UNO grads tops at U.P.

Graduates of one university hold three of the top four positions at Union Pacific Corp., ranked 143rd on Fortune magazine's list of the nation's 500 largest companies and second, in terms of revenue, of the Big Four railroads.

That university is the blue-collar, hometown University of Nebraska at Omaha, not an Ivy League institution like Harvard or Yale.

CEO Jim Young and Executive Vice Presidents Dennis Duffy and Jack Koraleski all graduated from UNO in the 1970s. Executive Vice President Rob Knight graduated from Kansas State University in 1980.

Jim Young - Title: President, chairman, CEO - Age: 56 - Hometown: Omaha

Dennis Duffy - Title: Chief of operations - Age: 58 - Hometown: Sioux City, Iowa

Jack Koraleski - Title: Chief of marketing and sales - Age: 58 - Hometown: Omaha

Rob Knight - Title: Chief financial officer - Age: 51 - Hometown: Born in Omaha; grew up in Overland Park, Kan.

The four joined Union Pacific right out of college, and reached their current positions after years of assignments with increasing responsibility within the 23-state network.

“That's a photo of the four amigos,” Young said, reaching for a framed photograph of the four executives, relaxed and smiling in business-casual clothing. “It does reflect how we work as a team.”

Louis Pol, dean of UNO's College of Business Administration, said Union Pacific has a long history of hiring the school's top graduates.

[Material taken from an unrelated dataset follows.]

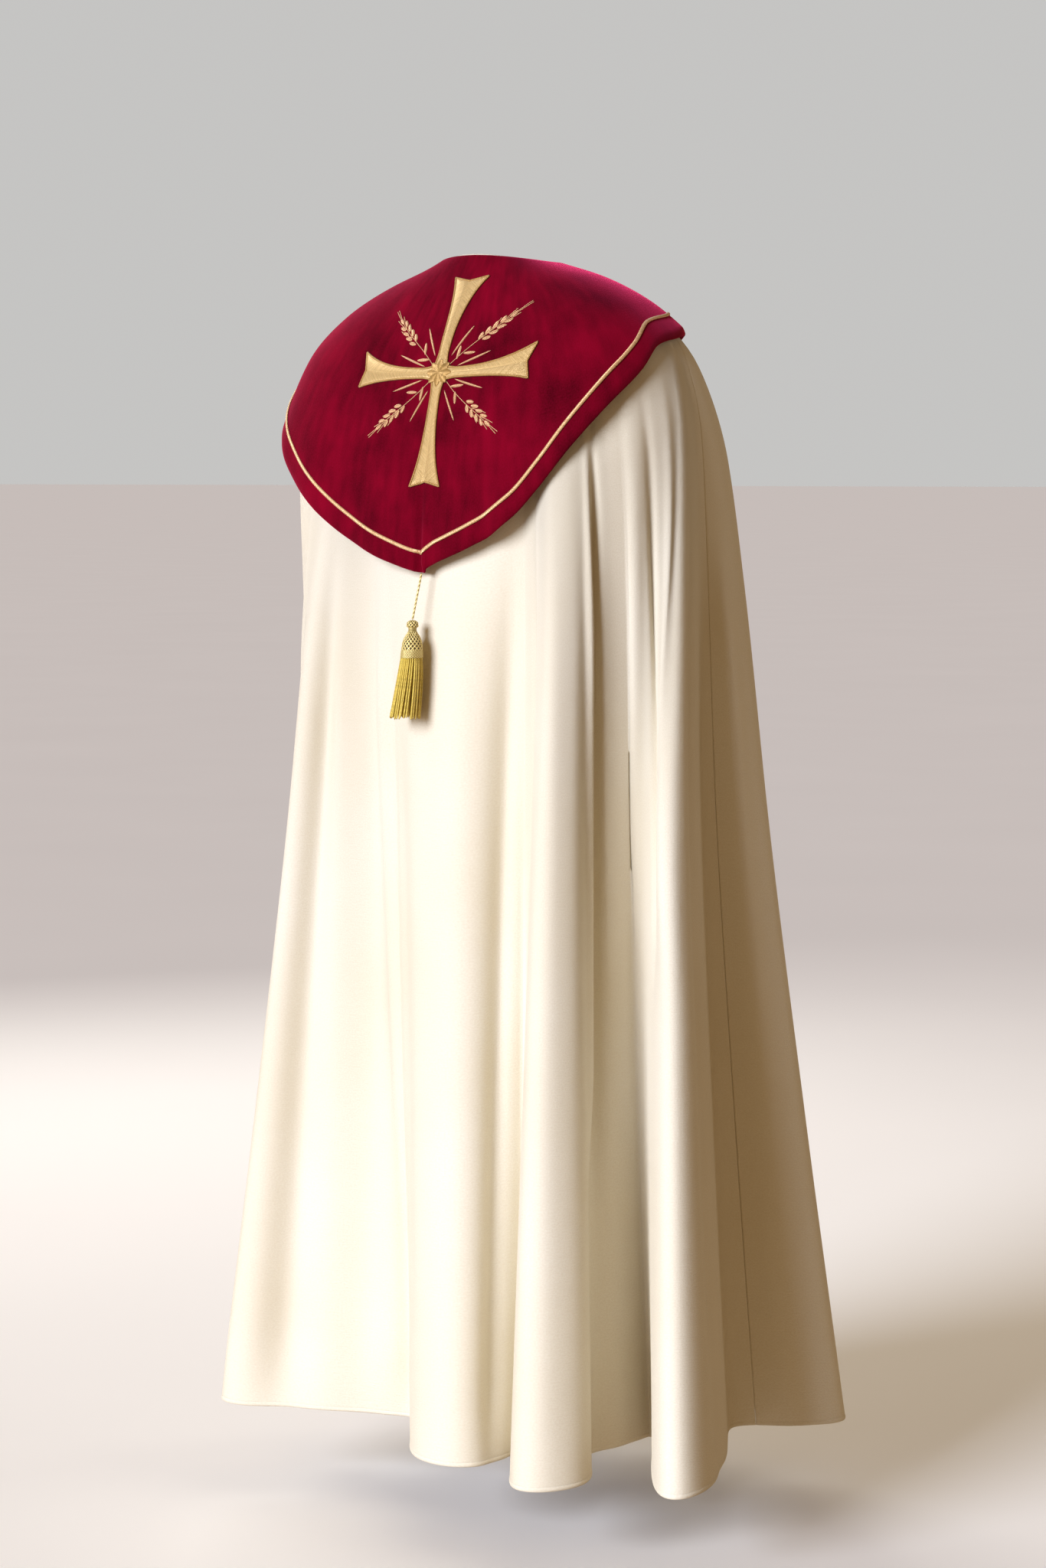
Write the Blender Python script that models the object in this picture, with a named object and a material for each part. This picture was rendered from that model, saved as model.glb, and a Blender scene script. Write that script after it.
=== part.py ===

And the kind of students attending UNO is as significant as the education they receive, Pol said. They generally don't have a lot of money, he said, and they work while going to school, which encourages valuable lifelong traits such as perseverance, industriousness and leadership.

Young, Duffy, Koraleski and Knight come from families considered economically lower and middle-class, and all worked full time while attending college.

Young worked for the telephone company and drove a truck for a food distributor. Duffy cut weeds and removed railroad switches for Chicago & North Western Railroad, and worked in the college cafeteria and at a supermarket warehouse.

Koraleski worked for a department store, and Knight painted houses and played baseball on scholarship.

UNO offered flexibility for working students, Young said, and professors connected textbook instruction with practical experience.

A desperate need for employment, not the romantic lure of railroading, brought Young to Union Pacific in 1978.

“I needed a job,” he said. “I'm not kidding. I was broke, in debt, and I couldn't borrow any more.”

Young grew up the oldest of six children. His mother, Josephine, died when he was 11. His father, Richard, who died seven years ago, drove a truck for a local bakery, a job that required him to get up at 4 a.m.

“My father was the hardest-working man I've ever known,” Young said. “He provided for his family. But he was not there for other kinds of support. It taught me to be independent.”

After Jim Young graduated from South High School there was one less mouth to feed at home.

“My father, when I graduated high school, said, ‘Great job, Jim, when are you moving out?'”

Young married Shirley Samples of Omaha halfway through college. They have three grown children and two grandchildren.

“No question my wife helped me get through school. She accuses me of putting some of my school on her credit card.”

Two companies appeared ready to hire Young after he graduated in 1978 with a bachelor's degree in business administration. He vowed to take the first position offered.

One company was Omaha-based Northern Natural Gas, which later was renamed Internorth and bought Houston Natural Gas. The late Kenneth Lay eventually became head of the company, moved its headquarters to Houston and renamed it Enron.

The other company was Union Pacific.

He recalls that U.P. called on a Friday with a job offer. The call from Northern Natural Gas came the following Monday.

“That day somebody was looking over me,” Young said.

Enron imploded in accounting and fraud scandals in 2001 and declared bankruptcy. The company's name became synonymous with lax, even criminal, corporate governance.

Young rose to senior management positions in customer service and re-engineering and design at U.P.

He served as treasurer and chief financial officer before being elected president and chief operating officer in 2004, president and CEO in 2005 and chairman in 2007.

This is how he explains his ascent to the top job:

“In 2003, I was given an opportunity. I was CFO and we had a real problem in our service. We got caught short in people and resources, and our reputation really went backward. It gave me an opportunity to be in front of the board (of directors), in front of Wall Street and in the field. At the end of the day the board decided I was the guy.”

Similar backgrounds for Young and his three executive vice presidents produced management styles that stress approachability, family values, honesty and concern for the company, said Duffy and Koraleski.

But that commonality goes only so far, Young and Knight said. Union Pacific is a sprawling company with employers and leaders of diverse backgrounds. Railroad executives from Texas to California report directly to Young.

“They're from all over the place,” he said. “One common attribute, though, is leadership. That's what they need to succeed.”

Knight said his Midwest roots don't hurt. “But I don't think it's anything magical.”

Nor can UNO graduates expect a free pass.

“I don't care what school you went to when you walk through that door,” Young said. “It is a level playing field. You have to prove yourself.”